Ele lembra de um caso específico em que um convênio possibilitava a contratação de uma ONG sem licitação, o que contrariava uma diretriz do governo na época. Em outra situação, Delazari diz que uma licitação para reequipamento do Instituto de Criminalística atraiu apenas um concorrente, o que inviabilizou o processo. A reportagem também tentou conversar com o coronel Aramis Linhares Serpa, ex-secretário da Sesp no ano passado, mas não obteve sucesso.
Especialistas questionam eficiência de programas federais
O desperdício de tempo e de dinheiro público coloca uma interrogação sobre a eficiência de programas federais voltados à segurança pública no Paraná, caso do Pronasci. Embora a maioria dos municípios beneficiados pelo programa demonstrem satisfação, o projeto em si é visto com ressalvas por especialistas.

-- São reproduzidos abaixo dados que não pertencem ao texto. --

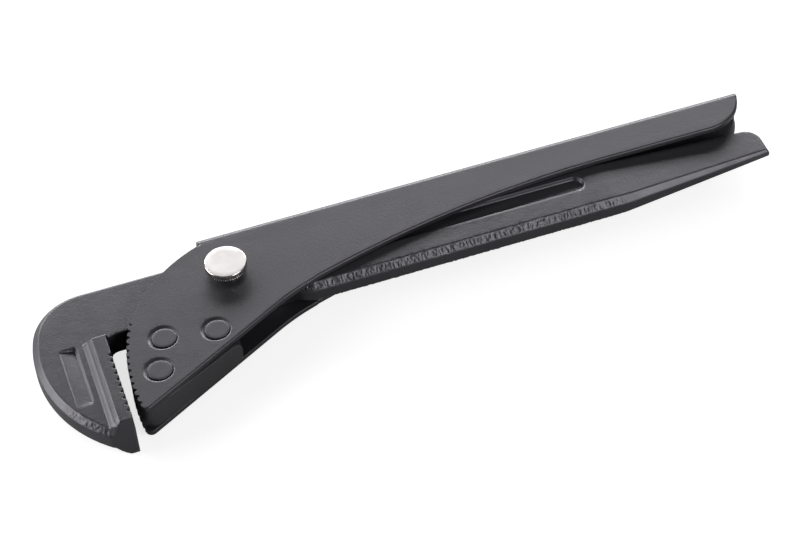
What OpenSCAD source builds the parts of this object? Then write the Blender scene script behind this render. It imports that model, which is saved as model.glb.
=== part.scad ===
// Channel-lever pipe wrench: a forged hook lever pinned in a pressed steel
// channel lever. X runs along the channel's web towards the handle ends, Y
// points from the pivot towards the web, and Z is the pivot's axis. Z = 0 is the
// outer face of the lower cheek, and the origin is on the pivot.

/* [Channel lever] */
// Width over the two cheeks
channel_h = 16; // [15.6:0.1:17]
// Thickness of the pressed sheet
sheet_t = 2.5; // [2.3:0.05:2.6]
// Distance from the pivot to the web's outer face
web_y = 20.4; // [20:0.1:21]
// Where the web starts, ahead of the pivot
web_start = -7; // [-7.4:0.1:-5]
// Where the channel lever ends
channel_end = 222.6; // [216:0.1:226]
// Outer radius of the two bends
bend_r = 3; // [2.8:0.1:3.4]

/* [Hook lever] */
// Thickness of the forged bar
lever_t = 10.7; // [10.4:0.05:10.8]
// Thickness over the two jaw pads
pad_t = 18.6; // [17.6:0.1:19.4]
// Distance from the pivot to the bar's back edge
back_y = 12.8; // [12.4:0.1:13]
// Where the hook lever ends
lever_end = 223.8; // [223:0.1:228]
// Width and height of the bevel round the hook and along the bar's back
bevel = 2.6; // [1.6:0.1:2.8]
// Width of the grip's bevel
grip_bevel_w = 2.8; // [2:0.1:3]
// Height of the grip's bevel
grip_bevel_h = 3.3; // [2:0.1:3.6]
// Distance between the pivot holes
hole_pitch = 12; // [11:0.1:14]
// Number of pivot holes
hole_count = 4; // [1:1:5]

/* [Jaws] */
// Depth of the teeth
tooth_depth = 1.3; // [0.8:0.1:1.5]
// Width of the notch between two teeth
notch_w = 1.9; // [1.4:0.1:2.2]
// Pitch of the hook's teeth
hook_pitch = 3.14; // [2.9:0.02:3.3]
// Number of notches in the hook
hook_notches = 10; // [6:1:10]
// Number of notches in the heel jaw
heel_notches = 13; // [8:1:13]
// Diameter of a rivet's flush head
rivet_d = 9.4; // [8:0.1:10]

/* [Pivot screw] */
// Diameter of the knurled head
head_d = 16.5; // [14:0.1:18]
// Height of the knurled head
head_h = 3; // [2.5:0.1:4]
// Diameter of the plain shank
shank_d = 8; // [7:0.1:8.4]
// Diameter of the threaded tail
tail_d = 6; // [5:0.1:6.4]

/* [Hidden] */
$fn = 96;
eps = 0.01;
fit_gap = 0.05; // radial clearance of every round fit
mid_z = channel_h / 2;
web_inner = web_y - sheet_t;
gap_h = channel_h - 2 * sheet_t;

// Cheek outline: the arc over the jaw, the toothed arc and the grip's lower edge
brow_c = [14.6, -43.8];
brow_r = 64.1;
brow_from = 109.2;
brow_to = 150.2;
heel_c = [28, -44.1];
heel_r = 76.7;
heel_from = 155.3;
heel_to = 187.2;
heel_step = (heel_to - heel_from) / heel_notches;
toe_c = [-45.4, -53];
toe_r = 2.6;
flank_angle = 29.2;
knee_c = [59.1, -108.7];
knee_r = 96.6;
grip_c = [160, -434.6];
grip_r = 438;
grip_from = 107.2;
tail_r = 18.5;
tail_c = [channel_end - tail_r, 3.4 + tail_r];

// Heel jaw block, between the cheeks
heel_top = -17.2;
heel_rear = -4.4;
heel_inset = 0.5;
heel_round = 4;

// Rivet places: two behind the teeth and one at the block's rear
rivet_upper = [-31.5, -24.9];
rivet_lower = [-37, -39.6];
rivet_rear = [-11.7, -28];
rivet_r = rivet_d / 2;
rivet_shank_r = 3.6;
rivet_lip = 0.3;
rivet_sink = 1.9;
sink_ring = 0.7; // how far the countersinks open beyond the heads

// Hook lever outline: jaw face, throat, grip and the round of the hook
face_x = -52.1;
tip_y = -60.2;
throat_y = -13.6;
throat_r = 3;
first_notch = -26.7;
grip_y = -18.2;
shoulder = [17, 31];
shoulder_turn = 2 * atan((throat_y - grip_y) / (shoulder[1] - shoulder[0]));
shoulder_r = (shoulder[1] - shoulder[0]) / 2 / sin(shoulder_turn);
rise_x = 157;
rise_r = 60;
rise_angle = 6.3;
crown_c = [-56, back_y - 23.1];
crown_r = 23.1;
hook_c = [-25.6, -19];
crown_to = atan2(crown_c[1] - hook_c[1], crown_c[0] - hook_c[0]);
hook_r = crown_r + norm(crown_c - hook_c);
hook_to = 180 + asin((hook_c[1] - tip_y) / hook_r);
end_r = 6.5;
end_c = [lever_end - end_r, -3.2];
back_run = end_c - [0, back_y];
back_dir = atan2(back_run[1], back_run[0]) + asin(end_r / norm(back_run));
lever_lo = mid_z - lever_t / 2;
lever_hi = mid_z + lever_t / 2;

// Jaw pads, and the recesses forged into both faces
pad_foot = -61;
pad_edge = -57.3;
pad_top = -18;
pad_run = 4;
pad_corner_lo = [-53.2, tip_y - 1];
pad_corner_hi = [-63, -56.8];
pocket_lo = [-70.2, -44.7];
pocket_hi = [-63.3, -14.8];
pocket_r = 2.2;
recess_d = 1.6;
groove_w = 7.5;
groove_y = -3;
groove_x = [58, 142.7];
taper_from = 155;
taper_end_t = 4.3;
taper_angle = atan((lever_t - taper_end_t) / 2 / (lever_end - taper_from));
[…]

Para o sociólogo e coordenador do Núcleo de Estudos da Violência da Universidade Federal do Paraná (UFPR), Pedro Bodê, manter programas sociais sob a tutela da pasta da segurança é um erro. "Os projetos tendem a ser policialescos", afirma. De acordo com ele, as verbas deveriam ser executadas e gerenciadas por ministérios e secretarias específicas. "Faz parte de um projeto político equivocado permitir que a segurança pública tome a questão social como assunto de polícia", explica.
Divisão
Os recursos do Pronasci são divididos separadamente entre governo do estado e municípios. De acordo com o Ministério da Justiça, R$ 93,3 milhões foram investidos entre 2008 e 2010 no Paraná, entre estado e municípios como Curitiba, Almirante Tamandaré, Araucária, Colombo, Pinhais, Foz do Iguaçu, Piraquara, São José dos Pinhais e Londrina.
Cada cidade nomeia um gestor para administrar os projetos predeterminados pelo Pronasci e que são desenvolvidos pelos municípios. Entre as iniciativas implantadas no estado estão o Mulheres da Paz, o Protejo, o Território da Paz e os Gabinetes de Gestão Integrada, além de reforçar a estrutura das forças de segurança.
Na avaliação do ex-secretário Nacional de Segurança Pública e coronel aposentado da Polícia Militar de São Paulo, José Vicente da Silva Filho, a redução da violência depende da resposta da polícia, evitando a impunidade. "O impacto [do Pronasci] é zero ou muito próximo disso", afirma.
Iniciativa positiva
O presidente do Instituto de Defesa dos Direitos Humanos (Iddeha), Paulo Pedron, considera a iniciativa positiva, mas diz que há deficiências na implantação. "Você não houve falar do Pronasci nas comunidades", afirma. Ele avalia que existe a necessidade de ser mais transparente e começar a envolver a sociedade desde a concepção dos projetos. "Não pode ser um mercado para ganhar dinheiro".
A reportagem procurou o Ministério da Justiça para comentar a devolução de verba feita pelo Paraná, mas não houve retorno.